3.5⭐️ Really interested in the dynamic of the family and the history behind each character . Alfie is so entertaining and a remarkable child . I loved digging into the family secrets . The themes hidden within the story were thought provoking for me . My rating is based on the fact that the storyline although interesting was predictable . The book was written to create a sense of mystery and unknown . However I thought it was quite obvious how the storyline would end . I would rather the storyline be exposed earlier so we could dive much deeper into each character . But overall I really enjoyed my time with this book x
The Remarkable Truths of Alfie Bains is a sweet, heartwarming story centred on Alfie, bright and curious almost 10 year old boy with a mind far beyond his years as he moves to Australia from Ireland, learning for the first time he has family. The story is told through multiple viewpoints, including: * Alfie himself * Penny - Alfie's grandmother - mother to Emilia, Alfie's Mum, who left town unexpecedly one night, never to be heard from again * Cynthia - potentially Alfie's paternal grandmother - mother of Alfie's father - although who his father is, is a little uncertain * Noah - Cynthia's son, not Alfie's father - twin to Ned and older brother to Julian (who was once married to Emilia).
As Alfie embarks on a mission to uncover the truth about his father, family secrets begin to unravel. Convinced that Cynthia is his grandmother, he sets out to piece together the puzzle of his father.

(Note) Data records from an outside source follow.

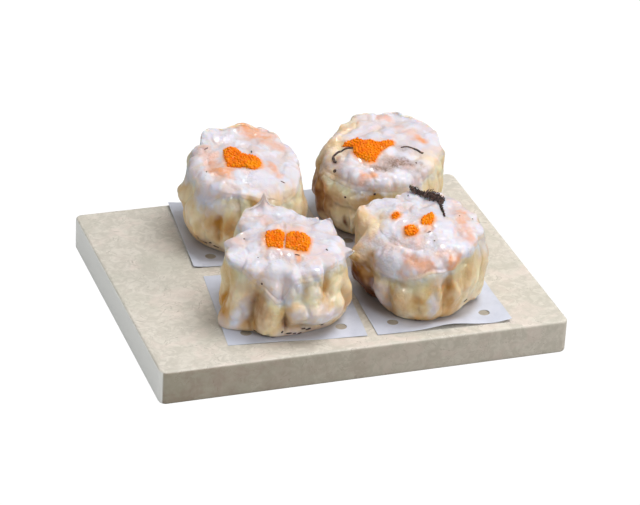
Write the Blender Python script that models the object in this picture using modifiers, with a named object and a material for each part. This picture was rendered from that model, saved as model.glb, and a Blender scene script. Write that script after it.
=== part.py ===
"""Four open-topped pork and shrimp dumplings, each on a square of punched paper, on a slab of pale marble.

Metres, +Z up. The origin is the middle of the slab's underside."""

from dataclasses import dataclass
from math import asin, atan2, cos, exp, hypot, pi, radians, sin
from random import Random

import bmesh
import bpy
from mathutils import Vector, noise

MM = 0.001

# The slab
SLAB_LENGTH = 140 * MM
SLAB_DEPTH = 110 * MM
SLAB_THICKNESS = 12 * MM
SLAB_CORNER_RADIUS = 2.6 * MM
SLAB_EDGE_BEVEL = 0.7 * MM

# The steaming papers
PAPER_SIDE = 46 * MM
PAPER_THICKNESS = 0.3 * MM
PAPER_HOLE_RADIUS = 1.9 * MM
PAPER_HOLE_INSET = 7.2 * MM
PAPER_CELLS = 6

# Clearance between pieces that touch
GAP = 0.3 * MM
TOPPING_GAP = 0.7 * MM

# The dumplings
DUMPLING_TURN = radians(-20)
WRAPPER_WALL = 1.1 * MM
PLEAT_DEPTH = 1.9 * MM
PLEAT_WIDTH = 0.18
PLEAT_RISE = 0.6
PLEAT_AT_BASE = 0.12
PLEAT_UNEVENNESS = 0.28
BASE_SHARE = 0.85
RIM_SHARE = 0.93
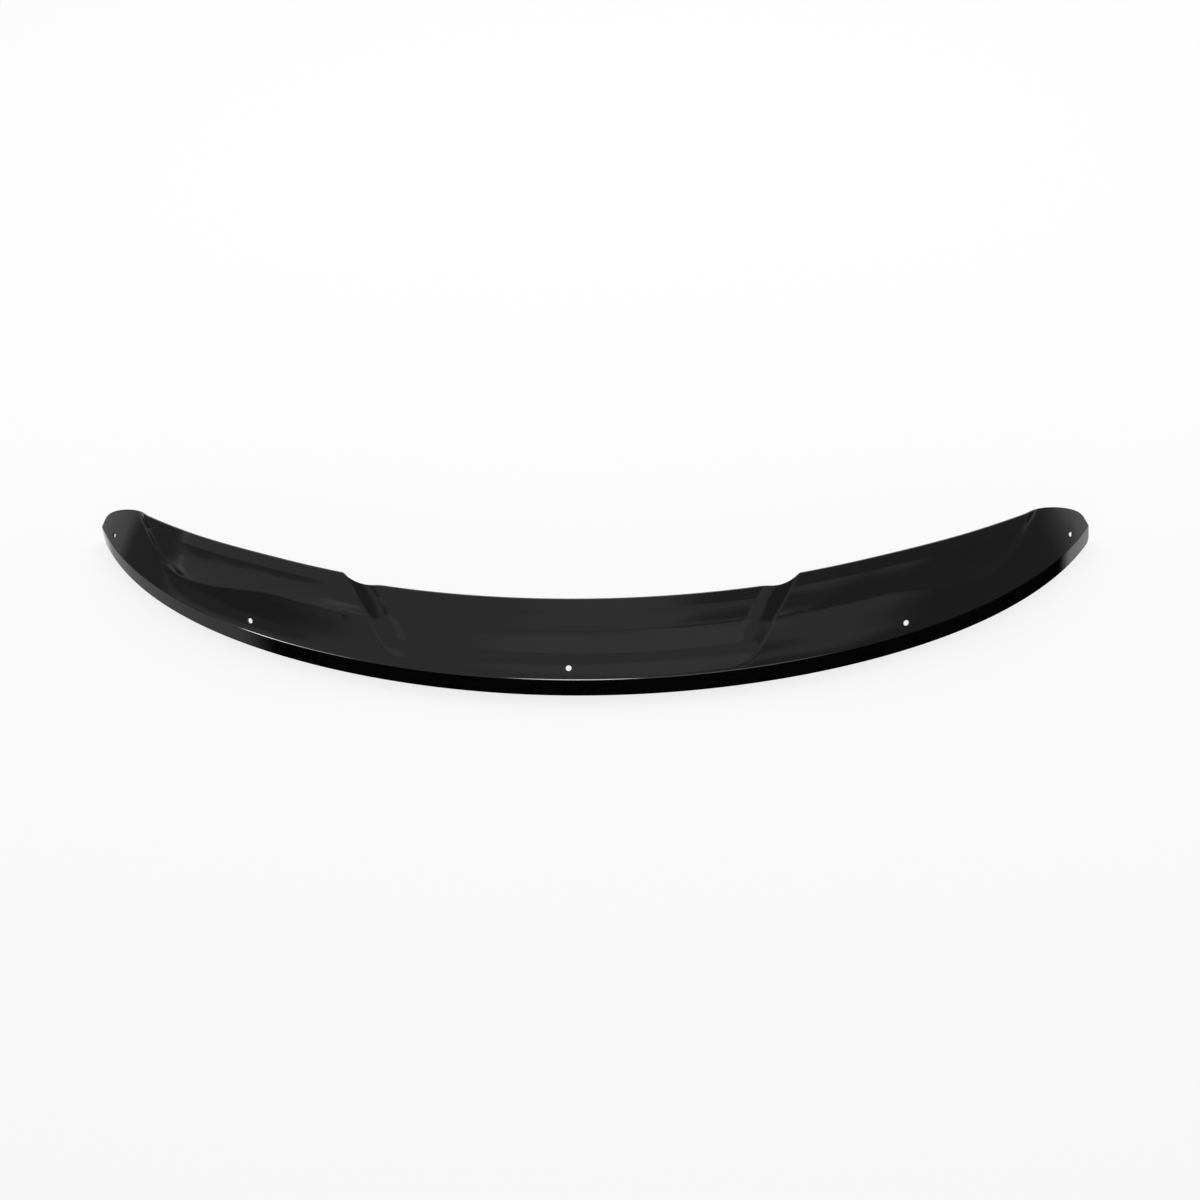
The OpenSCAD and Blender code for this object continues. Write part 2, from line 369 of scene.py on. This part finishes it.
# %% [markdown]
# ## Forming and thickness
# The hot blank now goes over the mould: every vertex is carried to its place. The formed
# skin is extruded, and the new skin is pushed inwards along the normals by the sheet's
# thickness, which closes the edges and the holes' walls at the same time. The flange's lower
# edge is sanded flat, because the part stands on it.

# %% Form the sheet
for v in sheet.verts:
    v.co = formed(v.co.x, v.co.y) * MM
bmesh.ops.recalc_face_normals(sheet, faces=sheet.faces)
if sheet.faces[0].normal.y > 0:
    bmesh.ops.reverse_faces(sheet, faces=sheet.faces)
sheet.normal_update()
skin = list(sheet.faces)
outer_skin = set(skin)
made = bmesh.ops.extrude_face_region(sheet, geom=skin, use_keep_orig=True)["geom"]
inner_skin = {f for f in made if isinstance(f, bmesh.types.BMFace)}
sheet.verts.index_update()
for v in [v for v in made if isinstance(v, bmesh.types.BMVert)]:
    v.co -= v.normal * WALL * MM
    v.co.z = max(v.co.z, 0)
bmesh.ops.recalc_face_normals(sheet, faces=sheet.faces)
walls = [f for f in sheet.faces if f not in outer_skin and f not in inner_skin]
for f in walls:
    f.material_index = 1
for f in sheet.faces:
    f.smooth = True
print("volume", round(sheet.calc_volume(signed=True) * 1e6, 1), "cm3, wall faces", len(walls))

# %% [markdown]
# ## The piece
# The mesh becomes one object, which stands for the CAD solid and rides on the part's only
# body. A scraper is drawn once along each routed edge in the shop, so the sharp corners get a
# small bevel, which also gives them the thin line of light that a real edge shows.

# %% Make the object
EDGE_BREAK = 0.4
SHARP = 50

mesh = bpy.data.meshes.new("deflector_sheet")
sheet.to_mesh(mesh)
sheet.free()
deflector = bpy.data.objects.new("deflector_sheet", mesh)
bpy.context.scene.collection.objects.link(deflector)
eased = deflector.modifiers.new("edges broken with a scraper", "BEVEL")
eased.width = EDGE_BREAK * MM
eased.segments = 2
eased.limit_method = "ANGLE"
eased.angle_limit = math.radians(SHARP)
eased.harden_normals = True
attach(deflector, "root")
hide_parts("deflector_shield")
print("triangles before the bevel:", sum(len(p.vertices) - 2 for p in mesh.polygons))

# %% [markdown]
# ## Helpers for materials
# One function turns a colour as a painter writes it, in sRGB hex, to the linear numbers that
# a renderer adds up. One adds a node: its settings, the sockets that are known by their place,
# and those that are known by name. Every pattern is given as a size in millimetres and turned
# to a scale, because object coordinates are metres.


# %% Helpers for materials
def linear(code):
    channels = [int(code[i : i + 2], 16) / 255 for i in (1, 3, 5)]
    return [c / 12.92 if c <= 0.04045 else ((c + 0.055) / 1.055) ** 2.4 for c in channels] + [1]


def add(tree, kind, settings=None, places=None, **inputs):
    node = tree.nodes.new(kind)
    for name, value in (settings or {}).items():
        setattr(node, name, value)
    sockets = list((places or {}).items()) + [(name.replace("_", " "), value) for name, value in inputs.items()]
    for key, value in sockets:
        if isinstance(value, bpy.types.NodeSocket):
            tree.links.new(value, node.inputs[key])
        else:
            node.inputs[key].default_value = value
    return node


def new_material(name):
    material = bpy.data.materials.new(name)
    material.use_nodes = True
    material.node_tree.nodes.clear()
    return material, material.node_tree


def each_metre(size_mm):
    return 1 / (size_mm * MM)


print("a mid grey in linear light:", [round(c, 3) for c in linear("#808080")])

# %% [markdown]
# ## Gloss black acrylic
# The sheet is cast acrylic, dyed black right through. Its face keeps the gloss of the glass
# that it was cast against, because it is formed without touching anything. Three small things
# tell it from a perfect mirror: waves about 60 mm long that forming left, hairlines from
# wiping it along its length, and a little dust on the parts that look up. They stay faint:
# the piece is new, and a stronger pattern would break the long smooth reflections.

# %% Gloss black acrylic
WAVE_LENGTH, WAVE_HEIGHT = 60, 0.05
HAIRLINE_LENGTH, HAIRLINE_PITCH = 90, 1.2
CLOUD_SIZE = 140
DUST_PITCH = 2.4  # real dust is 0.1 to 0.3 mm; it is drawn coarser, so that a picture cell can show it
GLOSS, WIPED = 0.035, 0.07

gloss, tree = new_material("black_cast_acrylic_formed_gloss")
where = add(tree, "ShaderNodeTexCoord").outputs["Object"]
waves = add(tree, "ShaderNodeTexNoise", Vector=where, Scale=each_metre(WAVE_LENGTH), Detail=1.0)
stretch = (1 / HAIRLINE_LENGTH, 1 / HAIRLINE_PITCH, 1 / HAIRLINE_PITCH)
along = add(tree, "ShaderNodeMapping", Vector=where, Scale=stretch)
hairlines = add(tree, "ShaderNodeTexNoise", Vector=along.outputs[0], Scale=each_metre(1), Detail=2.0)
clouds = add(tree, "ShaderNodeTexNoise", Vector=where, Scale=each_metre(CLOUD_SIZE), Detail=3.0)
wiped = add(tree, "ShaderNodeMapRange", Value=hairlines.outputs[0], From_Min=0.5, From_Max=0.8, To_Max=0.6)
hazy = add(tree, "ShaderNodeMapRange", Value=clouds.outputs[0], From_Min=0.35, From_Max=0.75, To_Max=0.5)
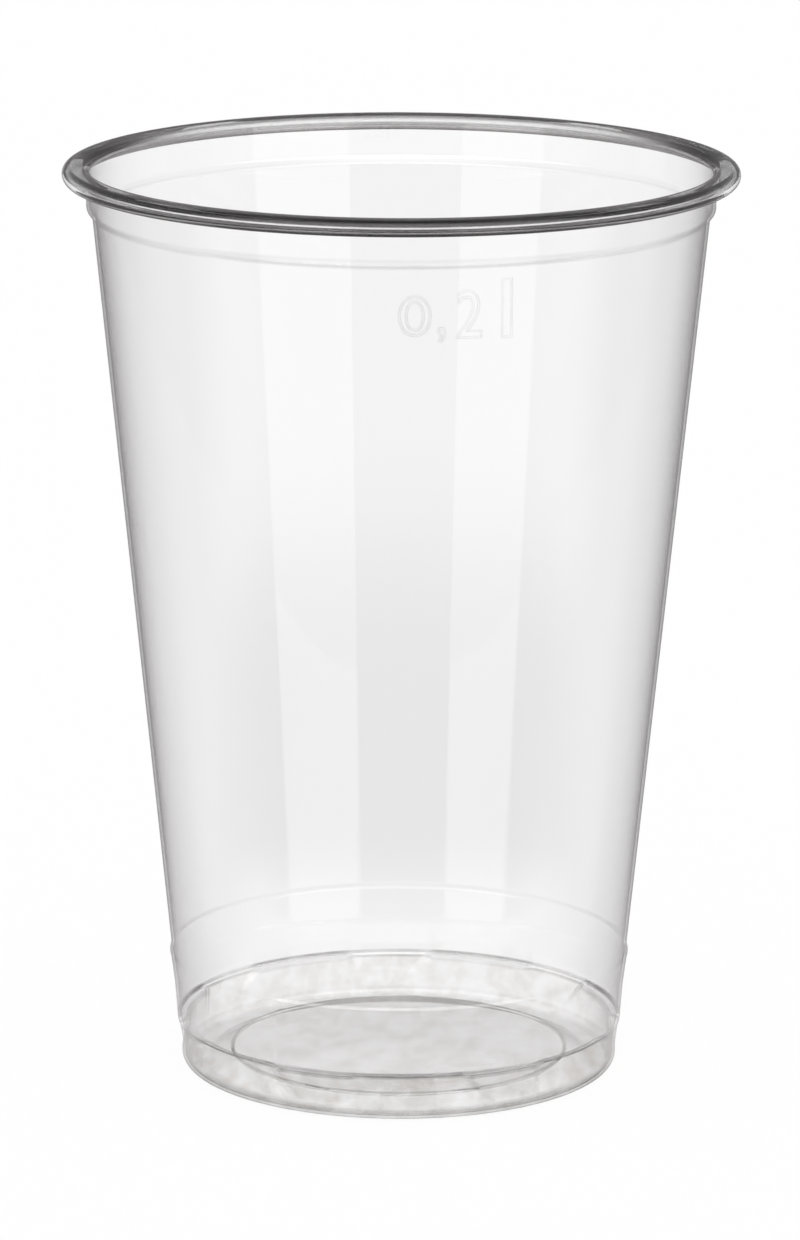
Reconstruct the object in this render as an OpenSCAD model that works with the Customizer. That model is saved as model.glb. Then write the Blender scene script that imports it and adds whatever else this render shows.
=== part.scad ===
// Clear plastic drinking tumbler, formed from one sheet: a tapered wall with a rolled rim,
// a collar and shoulder under the rim, and a stacking ledge with flush lugs above a raised floor.
// The origin is on the axis, on the surface that the cup stands on, and the front is towards -Y.

/* [Overall] */
// Height from the table to the top of the rolled rim
cup_h = 96; // [80:0.5:130]
// Outside diameter over the rolled rim
rim_d = 70; // [64:0.5:90]
// Thickness of the sheet
wall_t = 0.3; // [0.2:0.05:0.4]

/* [Rolled rim] */
// Height of the roll
roll_h = 1.7; // [1.5:0.05:2.6]
// How far the roll stands out from the collar
roll_w = 2.5; // [2.2:0.1:3.4]
// Gap between the tucked lip and the collar
lip_gap = 0.15; // [0.1:0.05:0.4]
// How far the lip turns up inside the roll
lip_h = 0.5; // [0.4:0.05:0.6]

/* [Collar and shoulder] */
// Depth of the collar, from the top of the rim to the foot of the shoulder
collar_h = 5.2; // [4.5:0.1:12]
// How far the wall steps in under the collar
shoulder_step = 0.6; // [0.4:0.05:1.2]
// Height of the sloping shoulder
shoulder_h = 0.7; // [0.6:0.05:1.6]

/* [Band above the base] */
// Height of the ring where the wall meets the steeper band
ring_h = 12.3; // [9:0.1:20]
// Outside diameter of the band at the ring
ring_d = 48.3; // [47.4:0.1:52]
// How far the band stands out from the wall at the ring
ring_step = 0.1; // [0.05:0.01:0.2]

/* [Stacking ledge] */
// Height of the ledge's edge above the table
ledge_h = 4.75; // [4.2:0.05:6]
// Outside diameter at the ledge's edge
ledge_d = 46.9; // [46.4:0.1:47.3]
// How far the skirt lies in under the ledge
ledge_step = 1; // [0.7:0.05:1.1]
// Height of the sloping underside of the ledge
ledge_drop = 0.3; // [0.2:0.05:0.8]

/* [Stacking lugs] */
// Number of flush lugs that break the ledge
lug_n = 7; // [3:1:9]
// Width of a lug at the ledge
lug_w = 9.4; // [7:0.1:11]
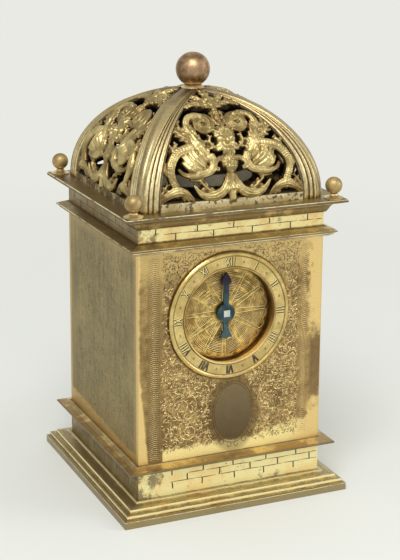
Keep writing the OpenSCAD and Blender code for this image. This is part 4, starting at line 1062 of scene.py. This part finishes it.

The narrative gracefully shifts between the present day and events from eleven years earlier, revealing what really happened between Emilia, Julian, and Ned and why Emilia left town.
It's a story that’s as charming as it is poignant—an easy, absorbing read that pulls you in with its emotional depth and irresistible protagonist. You’ll fall head over heels for Alfie, all while feeling the quiet ache of love, loss, and the complicated ties that bind families together.
A delightful story with such a lovable main character Alfie Bains. He arrives from Dublin in a small village in Tasmania where his mother grew up. Alfie is nearly 10 and has only known his mother in his short life. Now he is confronted by a grandmother and some aunts and members of another family to which he believes to belong to. He would love to know who his father is but no-one seems prepared to tell him the truth. Such a great read.
Absolutely loved it! The Remarkable Truths of Alfie Bain is a heartfelt, beautifully written story that lingers long after the final page. Sarah has done a brilliant job capturing the complexities of Alfie's world—his quiet observations, hidden hopes, and the bittersweet layers of truth that shape his journey. Every chapter is infused with authenticity and warmth. It’s a remarkable reminder of how extraordinary ordinary lives can be. Highly recommended!